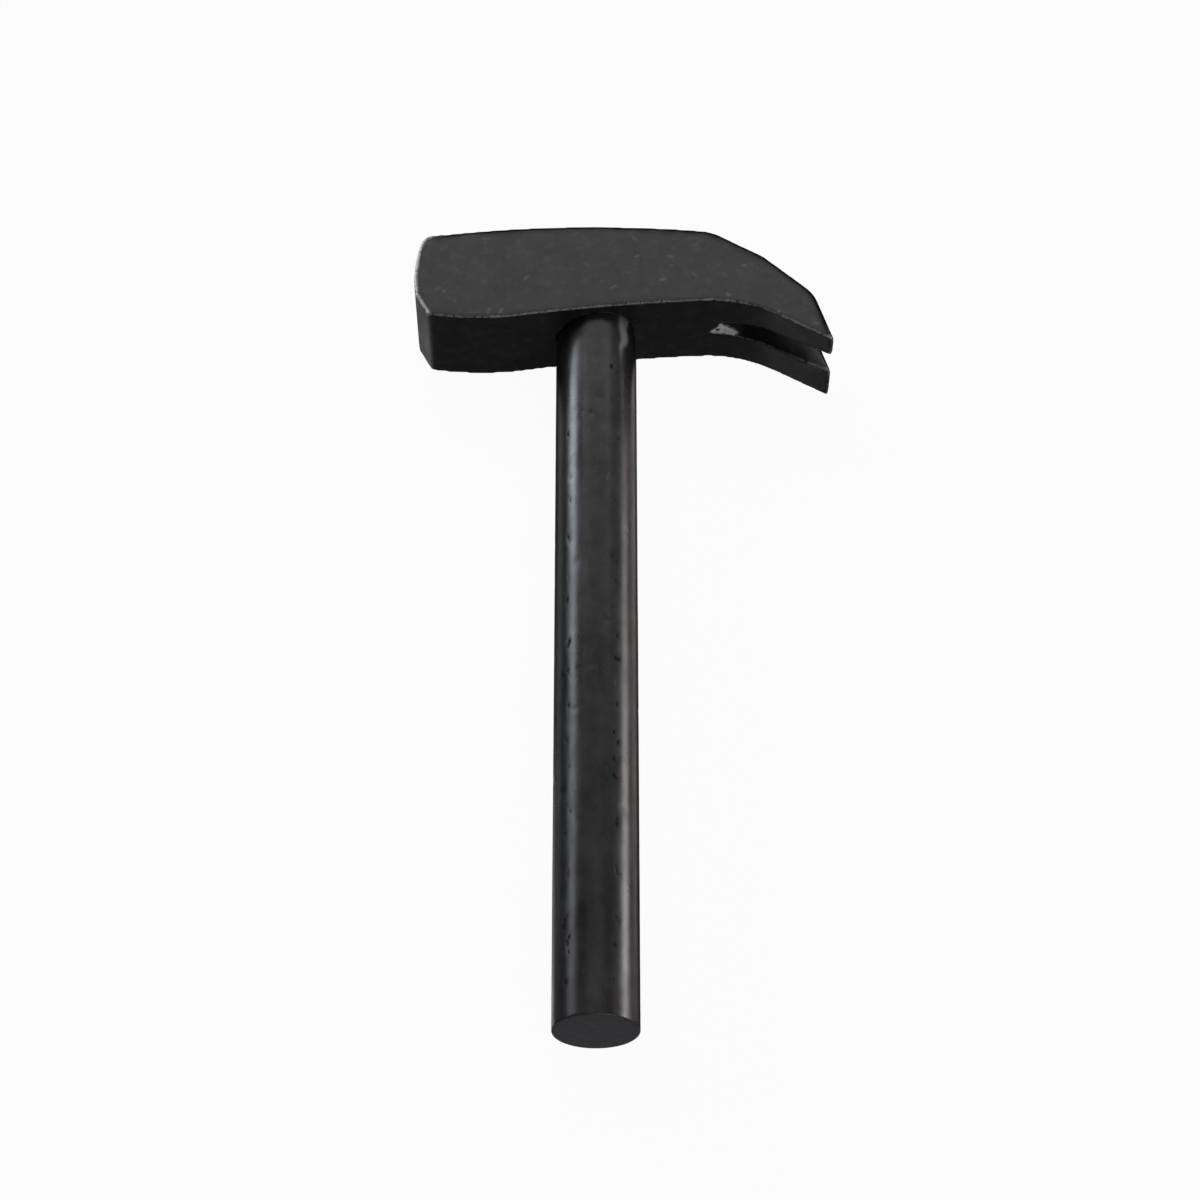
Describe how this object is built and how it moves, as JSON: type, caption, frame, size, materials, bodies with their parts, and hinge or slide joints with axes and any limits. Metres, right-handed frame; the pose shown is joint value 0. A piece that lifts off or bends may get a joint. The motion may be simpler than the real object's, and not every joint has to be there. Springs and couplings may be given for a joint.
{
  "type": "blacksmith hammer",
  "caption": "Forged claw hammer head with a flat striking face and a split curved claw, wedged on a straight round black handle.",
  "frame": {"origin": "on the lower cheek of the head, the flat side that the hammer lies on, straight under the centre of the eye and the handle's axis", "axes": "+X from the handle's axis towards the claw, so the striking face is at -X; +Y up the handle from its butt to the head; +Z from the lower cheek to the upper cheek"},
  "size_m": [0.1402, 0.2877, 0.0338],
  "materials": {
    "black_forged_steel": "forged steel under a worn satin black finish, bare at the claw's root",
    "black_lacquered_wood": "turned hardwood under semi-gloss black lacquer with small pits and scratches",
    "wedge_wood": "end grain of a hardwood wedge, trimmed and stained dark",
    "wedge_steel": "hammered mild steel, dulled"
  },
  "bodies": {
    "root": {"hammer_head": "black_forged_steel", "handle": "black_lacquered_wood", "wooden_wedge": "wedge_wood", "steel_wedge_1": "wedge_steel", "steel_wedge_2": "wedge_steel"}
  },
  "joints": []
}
□ □ □ □ □ □ □
* [WHAT YOU WILL DO] Your task is to output all of the data above word for word.

* [COMPLETE OUTPUT]
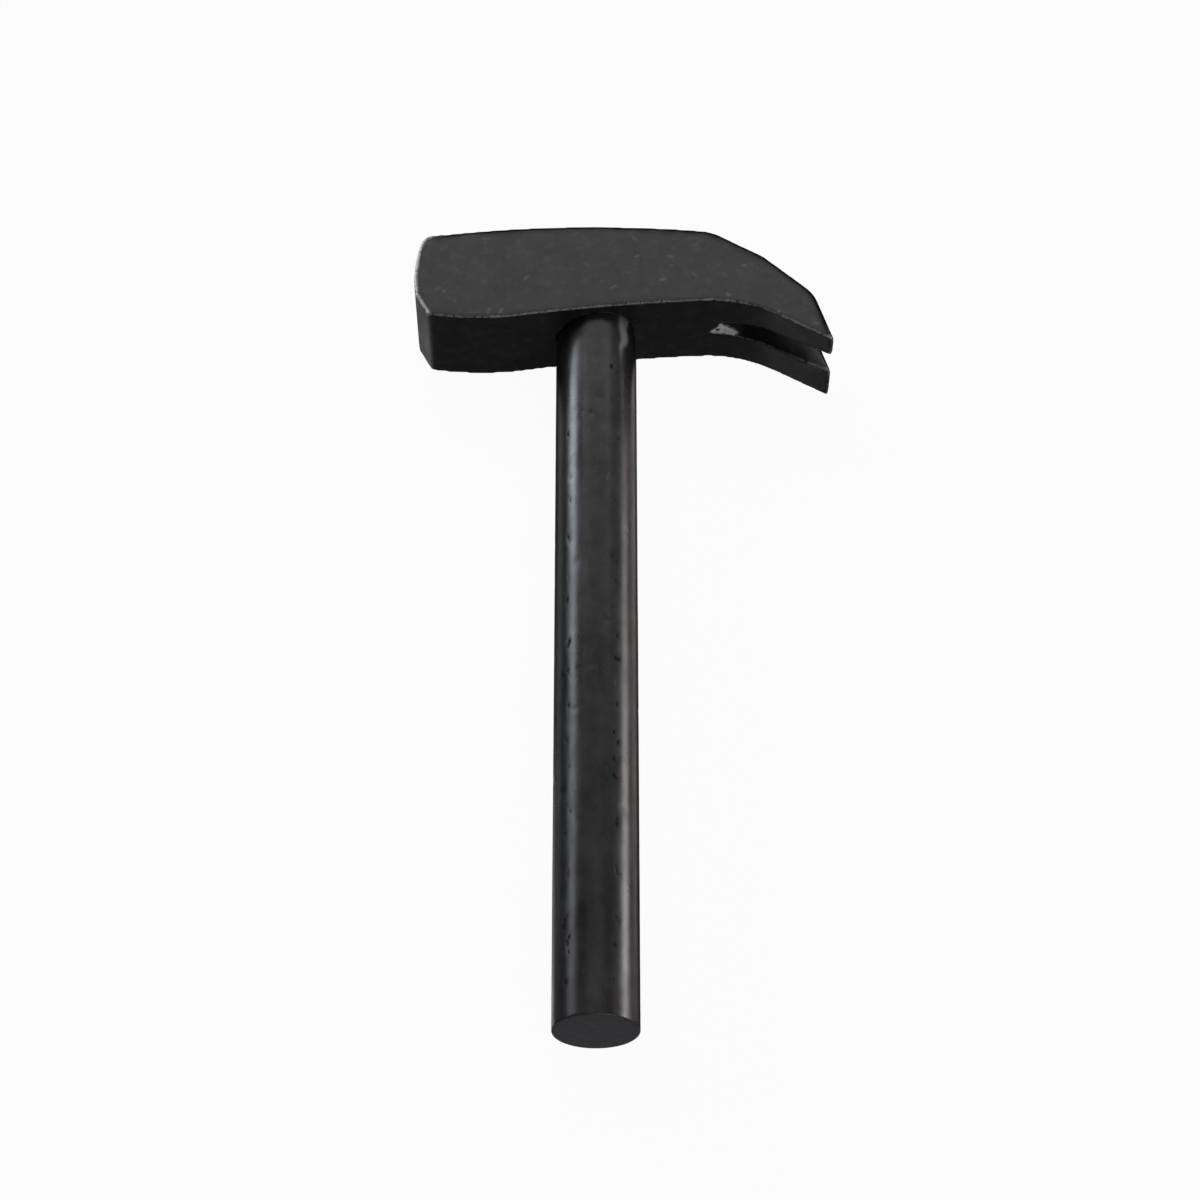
Describe how this object is built and how it moves, as JSON: type, caption, frame, size, materials, bodies with their parts, and hinge or slide joints with axes and any limits. Metres, right-handed frame; the pose shown is joint value 0. A piece that lifts off or bends may get a joint. The motion may be simpler than the real object's, and not every joint has to be there. Springs and couplings may be given for a joint.
{
  "type": "blacksmith hammer",
  "caption": "Forged claw hammer head with a flat striking face and a split curved claw, wedged on a straight round black handle.",
  "frame": {"origin": "on the lower cheek of the head, the flat side that the hammer lies on, straight under the centre of the eye and the handle's axis", "axes": "+X from the handle's axis towards the claw, so the striking face is at -X; +Y up the handle from its butt to the head; +Z from the lower cheek to the upper cheek"},
  "size_m": [0.1402, 0.2877, 0.0338],
  "materials": {
    "black_forged_steel": "forged steel under a worn satin black finish, bare at the claw's root",
    "black_lacquered_wood": "turned hardwood under semi-gloss black lacquer with small pits and scratches",
    "wedge_wood": "end grain of a hardwood wedge, trimmed and stained dark",
    "wedge_steel": "hammered mild steel, dulled"
  },
  "bodies": {
    "root": {"hammer_head": "black_forged_steel", "handle": "black_lacquered_wood", "wooden_wedge": "wedge_wood", "steel_wedge_1": "wedge_steel", "steel_wedge_2": "wedge_steel"}
  },
  "joints": []
}